Eye For Film >> Movies >> Redoubt (2025) Film Review
Redoubt
Reviewed by: Amber Wilkinson
Swede Karl-Göran Persson became a local legend in his own lifetime after becoming obsessed with a Cold War pamphlet issued by the Swedish government entitled If War Comes. He took the instruction guide for staying safe so seriously that he set about fortifying his own home, with anything he could find or buy in a bid to create a safe retreat for himself and those in his community.
Director John Skoog has, in turn, become fascinated by Persson’s story, which he first heard about as a child and which he has already brought to the screen in 2014 short film art installation Reduit. Now he has built upon that with an immersive character study which is packed with striking visuals shot with architectural splendour in 35mm monochrome by Polish cinematographer Ita Zbroniec-Zajt.
If you’re looking for someone to occupy a role that relies as much on physicality and movement as dialogue, then you could scarcely opt for better than French star Denis Lavant. The wiry and diminutive frame of the Holy Motors star is perfect for accentuating the gargantuan nature of the task that Persson took upon himself. As he roves the countryside surrounding his home looking for scrap to add to thicken his walls, we come to realise he carries all of it home either on foot or bike.
Wideshots emphasise his smallness against the loads he is often carrying while the measured nature of the filmmaking also indicates the time investment involved. Still, as one of his neighbours puts it: “He’s a persistent little bastard.” That is illustrated not just in his doggedness at taking everything from old tyres to railway sleepers but in a beautifully worked moment of physical performance from Lavant, as we watch Persson attempt to cut down an enormous tree with a two-man saw, scampering repeatedly from one side to the other.
Persson finds a particular connection with the children in the community, who are fascinated by his creation but also on the same imaginative wavelength as him, somehow, more open to his beliefs than their parents, as we see them working on their own fort.
The production design of Redoubt is nothing short of a triumph, with Skoog working with a number of crafts people to recreate Persson’s home, if not quite brick by brick, then certainly in spirit. The time has been well spent as it allows Zbroniec-Zajt’s camera to rove within the 360 degree space that has been created, so we can drink in the sculptural magnificence and textured nature of the place. Carefully crafted sound design merges with Amina Phocine’s score, which features rumbles and, periodically, something that recalls the wail of a distant air raid siren. It may just be a patch of farmland, but Skoog often creates a sense of the foreboding Persson feels, including an apocalyptic moment of stubble burning.

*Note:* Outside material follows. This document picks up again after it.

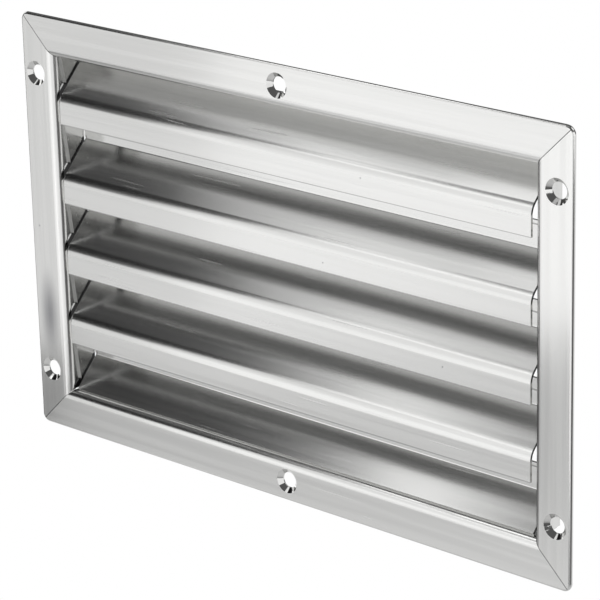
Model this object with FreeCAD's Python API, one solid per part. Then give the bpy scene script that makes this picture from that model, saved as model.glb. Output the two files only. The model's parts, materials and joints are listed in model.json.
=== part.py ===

Skoog crafts a love letter to eccentricity that feels like a kissing cousin of the work of British artist/director Ben Rivers, who has also shown a fascination with off-the-grid attitudes. Redoubt also feels like a lament to things that have since been lost, not least much of the communal farmwork we observe Persson taking part in but which we can see is soon to be overtaken by mechanisation, even as the scrap vestiges of hand labour make their way into the walls of his home. Skoog’s film has a paradoxical feel, being at once a celebration of a willingness to help others and a cautionary tale about bunker mentality and has been carefully constructed to make you think.